On April 8, 2007, members of Bayonet Company, 2nd Battalion, 69th Armor Regiment were on static overwatch at a battle position composed of two Bradley Fighting Vehicles southwest of Yusufiah when insurgents detonated an improvised explosive device attached to one of the vehicles. The explosion destroyed one Bradley and killed PFC David Simmons and SSG Harrison Brown.
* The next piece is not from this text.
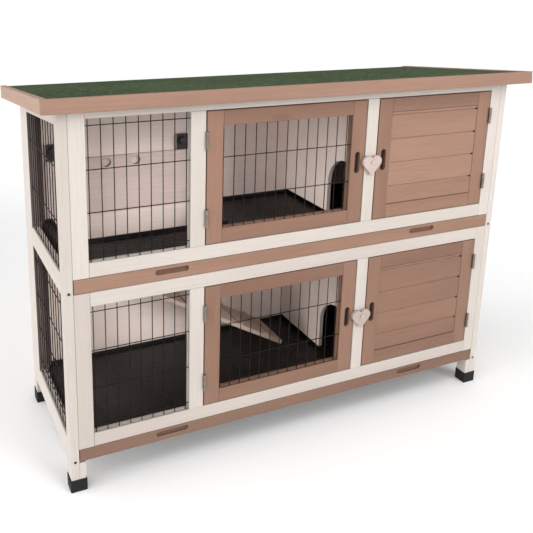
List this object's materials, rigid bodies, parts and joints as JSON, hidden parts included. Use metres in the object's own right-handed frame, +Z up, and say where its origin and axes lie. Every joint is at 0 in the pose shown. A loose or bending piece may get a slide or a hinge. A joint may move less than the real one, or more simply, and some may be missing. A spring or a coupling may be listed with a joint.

On May 12, 2007, members of Delta Company, 4th Battalion, 31st Infantry Regiment (of the U.S. Army's 10th Mountain Division) were attacked with IED, rocket-propelled grenades and small-arms fire while operating near the Qarghouli tribe region of Yusufiyah. The ambush left five soldiers dead and three missing. The body of one of these missing soldiers, PFC Joseph Anzack, was found in the Euphrates River in Musayyib by members of D Company, 1st Battalion, 501st Infantry Regiment (Airborne) and members of the local Iraq police force. The other two missing soldiers, SGT Alex Jimenez and PFC Byron Fouty, remained missing for over a year until their remains were discovered by soldiers from 3rd platoon, A Company, 3rd Battalion, 7th Infantry Regiment "Cotton Bailers By God" west of the town of Jurf al-Nasr.

==Military in the area==
Numerous units were stationed in the Triangle of Death from 2003. Initial deployments began with occupation of small towns and roads, sometimes in individual houses and temporarily abandoned schools, but later expanded to extensive troop commitments and culminated in 2007 with multiple brigades incurring 15-month deployments commanded by Multi-National Division-Central headed by 3rd Infantry Division Headquarters. Attacks dropped dramatically from the spring through fall of 2007 following the activation of Multi-National Division-Central and an increase in operational tempo following the kidnapping of soldiers from 4th Battalion, 31st Infantry Regiment, 10th Mountain Division, near Yusifiyah in May 2007. Another contributing factor to the decline in violence was the implementation of "concerned citizen" groups in the region, conducting their own patrols of several tribal areas.

== Situation in late 2014 to 2015 ==

The towns and villages of the Triangle of Death are under the control of the Iraqi Government following many battles to regain control over the area, of which Operation Ashura was the most significant.